Opinion

Fionnuala O Connor: Whatever the final RHI report says, some have already damaged themselves

RHI inquiry chair Sir Patrick Coghlin. Oral hearings are set to conclude this week
RHI inquiry chair Sir Patrick Coghlin. Oral hearings are set to conclude this week RHI inquiry chair Sir Patrick Coghlin. Oral hearings are set to conclude this week

This is scheduled as the last week of oral hearings at the RHI inquiry, the tribunal investigating the Renewable Heat Initiative.

Today’s witnesses are billed as including Simon Hamilton, the DUP economy minister tasked with trying to mitigate the scheme’s losses, and the only Sinn Féin minister to be called, Máirtín Ó Muilleoir, who launched the tribunal though his party at first argued for a less powerful inquiry.

Civil service disciplinary proceedings are apparently on hold until after the tribunal reports. Sir Patrick Coghlin and colleagues Dame Una O’Brien and Dr Keith MacLean will study legal submissions from witnesses in December and should then retire to write their report. Whatever it says, some have already damaged themselves.

Many civil servants no doubt work hard, are smart, and honest with their colleagues. Unfortunately several of senior rank, no doubt well-paid, have told us under oath, civilly, and apparently without embarrassment, that they did a bad job. But the Treasury would pick up the tab, wouldn’t it? At times the ignorance seemed almost wilful, as it did from the DUP ministers questioned.
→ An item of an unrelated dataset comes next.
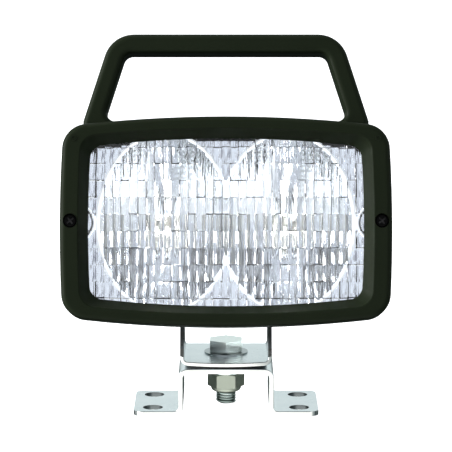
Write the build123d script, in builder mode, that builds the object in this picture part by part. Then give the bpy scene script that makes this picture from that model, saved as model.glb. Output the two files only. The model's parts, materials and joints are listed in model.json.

Sensation during the hearings mostly concerned political figures. Perhaps ‘para-politicals’ would best cover those known as spads, the ludicrously highly-paid ‘special advisers’ clearly hired by the DUP and Sinn Féin for their presumed loyalty.

The DUP version arrived straight out of university, or while still studying. Most of the SF variety came with Maze credentials. At least one or two appear to have been shaken out of their cushy berths, which is more than can be said about others uncovered by their own words.

The NI Civil Service on parade has been as dismaying a phenomenon as Jonathan Bell and Arlene Foster, Dr Andrew Crawford and Timothy Cairns, and the smooth-tongued Timothy Johnston, Ace of Spads (in academic Jonathan Tonge’s neat nickname), he who was best protected by the patchiest of paper-trails.

‘Responsible but not accountable’: that was Foster of herself. In a more subdued, grey-voiced way it was as alarming to hear today’s civil service boss David Sterling reveal last March that no, meetings were not minuted.

The two dominant parties were sensitive to criticism, he said. That meant it was safer not to have a record that might be released in response to a Freedom of Information request, which showed discussion of ‘things that might have been considered unpopular’. No minister banned minutes, he confirmed later. It just became a habit not to take them.

Whose servants are civil servants meant to be? Is the clue not in the first part of the name? Is their loyalty not meant to be to society, rather than to a passing administration? Hard to hear the no-minutes admission as other than servile; from a man confirmed six months after the Executive collapsed but on the website of ‘the Executive’, as ‘Head of the NI Civil Service’. Which grand title, the announcement explained, means ‘he leads around 23,500 civil servants.’

With bureaucratic determination and deadpan panache, if that is not a contradiction, the website chunters on to proclaim that Sterling is ‘also Permanent Secretary of the Executive Office and Secretary to the Northern Ireland Executive. In these roles, he is the most senior adviser to the First Minister and the deputy First Minister.’

You will remember that those two roles no longer exist. The civil service may be a parallel universe. The website has forgotten.

Westminster this week is supposedly moving to legalise decisions by ‘our’ civil servants in the absence of Stormont ministers. But in the teeth of over-promoted spads and ministers civil servants might have saved the RHI day. Like neglected, ignored whistle-blower Janette O’Hagan, they might have detected the fatal flaw in the scheme before the havoc. Not a chance.

Dr Andrew McCormick, then head of the most relevant department, told the tribunal that O’Hagan after just five minutes research had ‘exposed the fundamental error’. It had been ‘glaringly obvious’. He could not understand why she had been ignored. Baffled, he was. Dr McCormick is now director general of international relations for Brexit. Who knows what that is supposed to mean.

Last Thursday’s evidence showed the Department of Enterprise, Trade and Investment (DETI) misleading the Department of Finance, by letting them think in June 2015 that DETI had reviewed the scheme when they hadn’t. A review would likely have found that fundamental error. ‘Things might have turned out differently,’ said Dame Una, former head of a Whitehall department, ‘if you had been honest with each other at the time’. Indeed.